Gloversville, NY
May 16, 2009

New rules could open lake access
DEC's revisions would shake up permit system on Great Sacandaga

By ZACH SUBAR, The Leader-Herald

All the land around the Great Sacandaga Lake's shoreline could become open for public use, if the state adopts revisions to proposed new rules for the Hudson River-Black River Regulating District's access permit system.

The revisions were made by the state Department of Environmental Conservation after the district had submitted the rules to the agency. Before that submission, the district had received 192 pages of comments during a public comment period last summer.

DEC's proposed revisions call for the lake's entire shoreline to become open to the public. Under the rules now, only permit holders can use the land for which they have permits.

Under the DEC revisions, the shoreline would not be accessible from private land, however. People who want to get to the shore will need to arrive from the water. The rules would eliminate a provision allowing individuals to reach the shoreline via footpaths through private lakeside properties. Because of this, the shoreline could only be accessed from a public point, such as the lake itself or a public beach.

At the district's monthly board meeting Tuesday at the Holiday Inn In Johnstown, board members compared the lake's potential new status to that of national seashores across the country. Seashores are public property.

Permit holders, however, would retain some rights not afforded to public lake users. Regulating District Executive Director Glenn A. LaFave said Friday only the permit holders would be allowed to put docks and stairways on the land governed by an access permit.

"Many people have access permits, and they have docks," LaFave said. "They keep a boat on the lake, and I think that many people will want to continue that. If they didn't have a permit, then they'd have to go to a marina."

In a letter to the regulating district, DEC Deputy Commissioner Alison H. Crocker wrote the permit system had important historical value, and that the system guards against requiring everyone who wants to get to the lake do so from a public boat launch or public beach. Because of that, it minimizes traffic at the public access points.

She wrote, though, that DEC officials are worried that the system enables permit holders to treat the state land as if it is their own, and she said it is a concern that permittees now have the capability to "exclude the general public from the land."

Permit holders said the new regulations were an unfair slap in the face to access permit holders who have invested their money in order to be able to enjoy the section of the lake they alone are allowed to access.

Batchellerville Bridge Action Committee President Peter VanAvery, a lake activist who also owns an access permit, said "the lake's property owners should push back - hard."

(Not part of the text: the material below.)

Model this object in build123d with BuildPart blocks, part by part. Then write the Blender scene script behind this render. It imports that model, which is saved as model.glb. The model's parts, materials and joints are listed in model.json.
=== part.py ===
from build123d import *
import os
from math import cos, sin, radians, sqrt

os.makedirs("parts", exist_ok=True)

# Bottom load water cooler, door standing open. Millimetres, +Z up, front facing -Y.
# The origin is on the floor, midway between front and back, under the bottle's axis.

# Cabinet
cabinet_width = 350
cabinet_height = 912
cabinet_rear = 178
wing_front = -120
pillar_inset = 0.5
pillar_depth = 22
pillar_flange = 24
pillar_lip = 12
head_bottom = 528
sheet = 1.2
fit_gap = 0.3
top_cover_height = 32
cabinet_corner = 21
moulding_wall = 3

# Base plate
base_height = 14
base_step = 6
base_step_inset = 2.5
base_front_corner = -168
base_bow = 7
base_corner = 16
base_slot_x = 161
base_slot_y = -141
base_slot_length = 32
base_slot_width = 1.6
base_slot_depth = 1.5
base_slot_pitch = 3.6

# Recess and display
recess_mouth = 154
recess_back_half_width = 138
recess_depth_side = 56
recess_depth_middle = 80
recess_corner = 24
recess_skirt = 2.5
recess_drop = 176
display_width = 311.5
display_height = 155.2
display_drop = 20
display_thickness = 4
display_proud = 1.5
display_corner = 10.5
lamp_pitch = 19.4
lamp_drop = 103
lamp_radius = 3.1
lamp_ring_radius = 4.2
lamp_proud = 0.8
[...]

"If the general public can go anywhere it wants on the state-owned property ringing the lake, holding picnics and all night beer parties and swimming off the shoreline, what good is an access permit? Such a permit might allow an adjacent property owner to install a dock on the shoreline, but how does she keep the public off it?" VanAvery said.

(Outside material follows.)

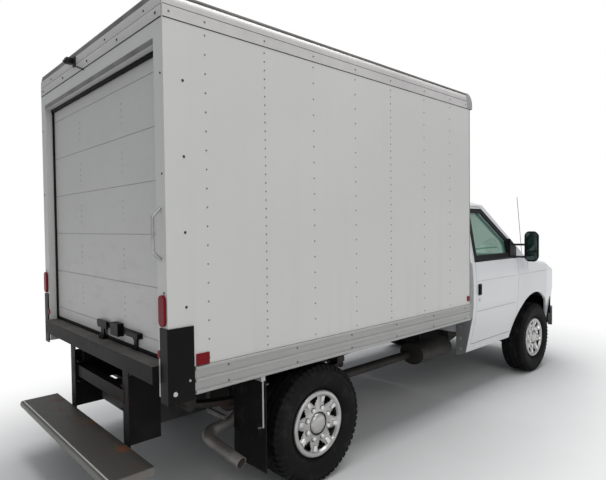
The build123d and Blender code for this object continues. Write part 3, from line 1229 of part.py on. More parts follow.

LaFave said permit holders could get rid of their permits if they wished, noting most of them are not required to have one.

He said the access-permit system is a service the district provides permit holders, and it is not a way for the district to make money. Because of that, the district will not lose money if some individuals do not renew their permits.

"The permit system is self-funded basically through the permit fees, so the intent is not to make money," LaFave said. "And if everyone gave up their access permits and said, 'we don't want an access permit system,' well, that part of the regulating district just wouldn't be here."

The district will submit the rules, with DEC's changes, to the Governor's Office of Regulatory Reform. Once GORR approves them, the district will submit a notice to the Department of State allowing there to be an additional comment period of 30 days or longer.

LaFave said the regulating district's board will consider the comments, make changes to the regulations and then send them back to DEC once more. He said he anticipated the rulemaking process would be complete by the fall.